__Direction__. Start at the line that has "corner_feet();" and stop at the line that has "obj.parent = None". Print those lines and all lines between them exactly, and nothing more.

__Data provided__.
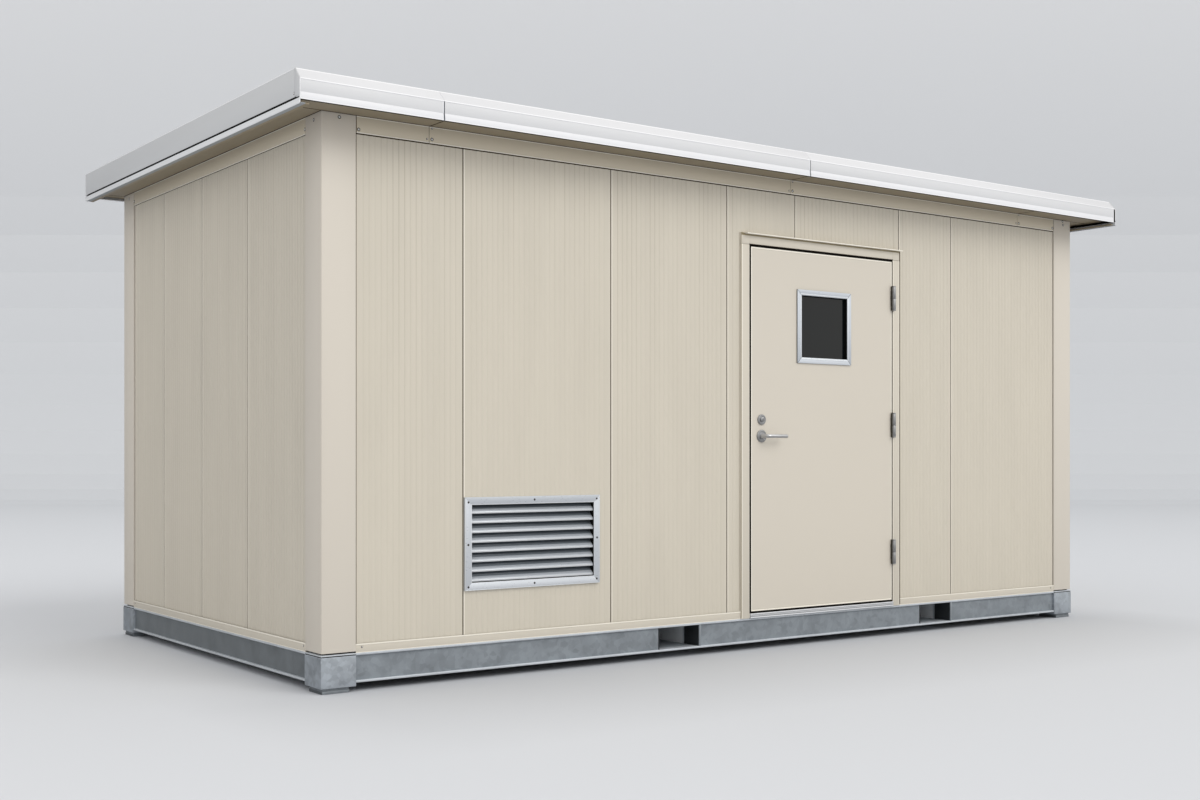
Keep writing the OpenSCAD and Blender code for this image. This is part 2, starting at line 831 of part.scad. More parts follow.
module door_leaf() color(paint) wall_frame()
    difference() {
        block([leaf_x0, leaf_y0, leaf_z0], [leaf_x1, leaf_y1, leaf_z1]);
        vision_cut(vision_bar - sleeve_t, leaf_y0 - cut, leaf_y1 + cut);
        translate([lever_x, leaf_y0 - cut, lever_axis_z]) rotate([-90, 0, 0])
            cylinder(r = bar_r + spindle_gap, h = leaf_t + 2 * cut);
        translate([lever_x, leaf_y0 - cut, lock_z]) rotate([-90, 0, 0])
            cylinder(r = cylinder_r + cylinder_gap, h = leaf_t + 2 * cut);
    }

// Box inside the vision panel's outline, set in from it by a margin.
module vision_cut(margin, y0, y1) {
    half_w = vision_w / 2 - margin;
    half_h = vision_h / 2 - margin;
    z = leaf_z0 + vision_z;
    block([leaf_mid - half_w, y0, z - half_h], [leaf_mid + half_w, y1, z + half_h]);
}

module vision_frames() color(aluminium) wall_frame() {
    glass_y0 = (leaf_y0 + leaf_y1 - glass_t) / 2;
    glass_y1 = glass_y0 + glass_t;
    lip = vision_bar - sleeve_t;
    difference() {
        union() {
            vision_cut(0, leaf_y0 - vision_proud, leaf_y0);
            vision_cut(lip, leaf_y0 - cut, glass_y0);
        }
        vision_cut(vision_bar, leaf_y0 - vision_proud - cut, glass_y0 + cut);
    }
    difference() {
        union() {
            vision_cut(0, leaf_y1, leaf_y1 + vision_proud);
            vision_cut(lip, glass_y1, leaf_y1 + cut);
        }
        vision_cut(vision_bar, glass_y1 - cut, leaf_y1 + vision_proud + cut);
    }
}

module vision_glass() color([0.2, 0.22, 0.23]) wall_frame() {
    glass_y0 = (leaf_y0 + leaf_y1 - glass_t) / 2;
    vision_cut(vision_bar - sleeve_t, glass_y0, glass_y0 + glass_t);
}

// Round rose on one face of the leaf, with the given radius and bore.
module rose(y, z, outer, bore) {
    translate([lever_x, y, z]) rotate([-90, 0, 0]) difference() {
        cylinder(r = outer, h = rose_t);
        translate([0, 0, -cut]) cylinder(r = bore, h = rose_t + 2 * cut);
    }
}

module lock_roses() color(stainless) wall_frame() {
    for (y = [leaf_y0 - rose_t, leaf_y1]) {
        rose(y, lever_axis_z, lever_rose_r, bar_r + run_gap);
        rose(y, lock_z, lock_rose_r, cylinder_r + cylinder_gap);
    }
}

module lock_cylinder() color(stainless) wall_frame()
    translate([lever_x, leaf_y0 - rose_t - cylinder_out, lock_z]) rotate([-90, 0, 0])
        cylinder(r = cylinder_r, h = leaf_t + 2 * rose_t + 2 * cylinder_out);

// Rounded elbow and bar on one side of the leaf; y is the bar's middle.
module lever_arm(y) {
    translate([lever_x, y, lever_axis_z]) {
        sphere(r = bar_r);
        rotate([0, 90, 0]) cylinder(r = bar_r, h = lever_l);
    }
}

module lever_handle() color(stainless) wall_frame() {
    y0 = leaf_y0 - lever_off;
    y1 = leaf_y1 + lever_off;
    translate([lever_x, y0, lever_axis_z]) rotate([-90, 0, 0])
        cylinder(r = bar_r, h = y1 - y0);
    lever_arm(y0);
    lever_arm(y1);
}

corner_feet();
corner_blocks();
skid_flanges();
skid_webs();
floor_joists();
fork_pocket_floors();
fork_pocket_sides();
floor_deck();
post_base_plates();
corner_posts();
front_panel_1();
front_panel_2();
front_panel_3();
front_panel_4();
door_head_panel();
front_panel_5();
front_panel_6();
left_wall_panels();
right_wall_panels();
back_wall_panels();
base_trims();
top_trims();
roof_core();
roof_deck();
roof_ribs();
soffit_sheets();
front_fascia();
back_fascia();
left_fascia();
right_fascia();
side_drip_rails();
door_frame();
door_hood();
door_sill();
louvre_frame();
louvre_blades();
frame_hinges();
door_leaf();
vision_frames();
vision_glass();
leaf_hinges();
lock_roses();
lock_cylinder();
lever_handle();
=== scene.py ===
import math

import bmesh
import bpy
from mathutils import Matrix, Vector


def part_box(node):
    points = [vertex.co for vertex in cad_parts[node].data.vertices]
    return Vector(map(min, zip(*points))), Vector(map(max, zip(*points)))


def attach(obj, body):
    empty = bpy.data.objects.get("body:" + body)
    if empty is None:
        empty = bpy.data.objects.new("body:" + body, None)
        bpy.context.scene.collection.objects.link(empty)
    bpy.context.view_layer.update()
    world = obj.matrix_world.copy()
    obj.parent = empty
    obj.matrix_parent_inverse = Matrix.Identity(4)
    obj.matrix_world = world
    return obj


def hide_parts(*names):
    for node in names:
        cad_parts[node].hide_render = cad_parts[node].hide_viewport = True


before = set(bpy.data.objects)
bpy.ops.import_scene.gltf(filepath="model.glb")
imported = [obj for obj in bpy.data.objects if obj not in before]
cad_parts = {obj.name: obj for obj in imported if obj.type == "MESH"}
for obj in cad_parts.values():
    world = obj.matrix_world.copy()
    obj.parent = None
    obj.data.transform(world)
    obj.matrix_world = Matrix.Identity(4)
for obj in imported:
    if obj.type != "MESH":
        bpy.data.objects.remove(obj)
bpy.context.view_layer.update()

# Shapes are drawn in the wall frame: millimetres, x from the left corner along the front,
# y from the face of the front posts to the back, z up from the ground.
MM = 0.001
# How far one solid of a piece runs into the next
LAP = 1
# Points of a CAD form nearer than this are one point
SAME_POINT = 0.01
WALL_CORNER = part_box("corner_posts")[0]
WALL_ORIGIN = Vector((WALL_CORNER.x, WALL_CORNER.y, 0))


def span(node):
    """Lowest and highest corner of a CAD node in the wall frame."""
    low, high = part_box(node)
    return (low - WALL_ORIGIN) / MM, (high - WALL_ORIGIN) / MM


BODY_L, BODY_W = span("corner_posts")[1].xy
SKID_TOP = span("corner_blocks")[1].z
# Width of the joint between a post and the panel beside it
POST_SLOT = 6


def solids(node):
    """Lowest and highest corner of each separate solid of a CAD node, in the wall frame."""
    part = bmesh.new()
    part.from_mesh(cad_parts[node].data)
    bmesh.ops.remove_doubles(part, verts=part.verts, dist=SAME_POINT * MM)
    found, seen = [], set()
    for vert in part.verts:
        if vert in seen:
            continue
        island, queue = [], [vert]
        seen.add(vert)
        while queue:
            here = queue.pop()
            island.append((here.co - WALL_ORIGIN) / MM)
            for link in here.link_edges:
                other = link.other_vert(here)
                if other not in seen:
                    seen.add(other)
                    queue.append(other)
        low = Vector(min(point[axis] for point in island) for axis in range(3))
        high = Vector(max(point[axis] for point in island) for axis in range(3))
        found.append((low, high))
    part.free()
    return sorted(found, key=lambda ends: tuple(ends[0]))


# ---------------------------------------------------------------- materials


def shade(red, green, blue):
    """Colour as it should look, from 0 to 255, turned into scene values."""
    def linear(part):
        """Scene value of one part of the colour."""
        part = part / 255
        return part / 12.92 if part <= 0.04045 else ((part + 0.055) / 1.055) ** 2.4
    return (linear(red), linear(green), linear(blue), 1)


def fill(tree, node, values):
    """Sets or links a node's inputs."""
    for name, value in values.items():
        socket = node.inputs[name]
        if isinstance(value, bpy.types.NodeSocket):
            tree.links.new(value, socket)
        else:
            socket.default_value = value
    return node


def add(tree, kind, values=None, **settings):
    """A new node with its settings and inputs."""
    node = tree.nodes.new(kind)
    for name, value in settings.items():
        setattr(node, name, value)
    return fill(tree, node, values or {})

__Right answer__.
corner_feet();
corner_blocks();
skid_flanges();
skid_webs();
floor_joists();
fork_pocket_floors();
fork_pocket_sides();
floor_deck();
post_base_plates();
corner_posts();
front_panel_1();
front_panel_2();
front_panel_3();
front_panel_4();
door_head_panel();
front_panel_5();
front_panel_6();
left_wall_panels();
right_wall_panels();
back_wall_panels();
base_trims();
top_trims();
roof_core();
roof_deck();
roof_ribs();
soffit_sheets();
front_fascia();
back_fascia();
left_fascia();
right_fascia();
side_drip_rails();
door_frame();
door_hood();
door_sill();
louvre_frame();
louvre_blades();
frame_hinges();
door_leaf();
vision_frames();
vision_glass();
leaf_hinges();
lock_roses();
lock_cylinder();
lever_handle();
=== scene.py ===
import math

import bmesh
import bpy
from mathutils import Matrix, Vector


def part_box(node):
    points = [vertex.co for vertex in cad_parts[node].data.vertices]
    return Vector(map(min, zip(*points))), Vector(map(max, zip(*points)))


def attach(obj, body):
    empty = bpy.data.objects.get("body:" + body)
    if empty is None:
        empty = bpy.data.objects.new("body:" + body, None)
        bpy.context.scene.collection.objects.link(empty)
    bpy.context.view_layer.update()
    world = obj.matrix_world.copy()
    obj.parent = empty
    obj.matrix_parent_inverse = Matrix.Identity(4)
    obj.matrix_world = world
    return obj


def hide_parts(*names):
    for node in names:
        cad_parts[node].hide_render = cad_parts[node].hide_viewport = True


before = set(bpy.data.objects)
bpy.ops.import_scene.gltf(filepath="model.glb")
imported = [obj for obj in bpy.data.objects if obj not in before]
cad_parts = {obj.name: obj for obj in imported if obj.type == "MESH"}
for obj in cad_parts.values():
    world = obj.matrix_world.copy()
    obj.parent = None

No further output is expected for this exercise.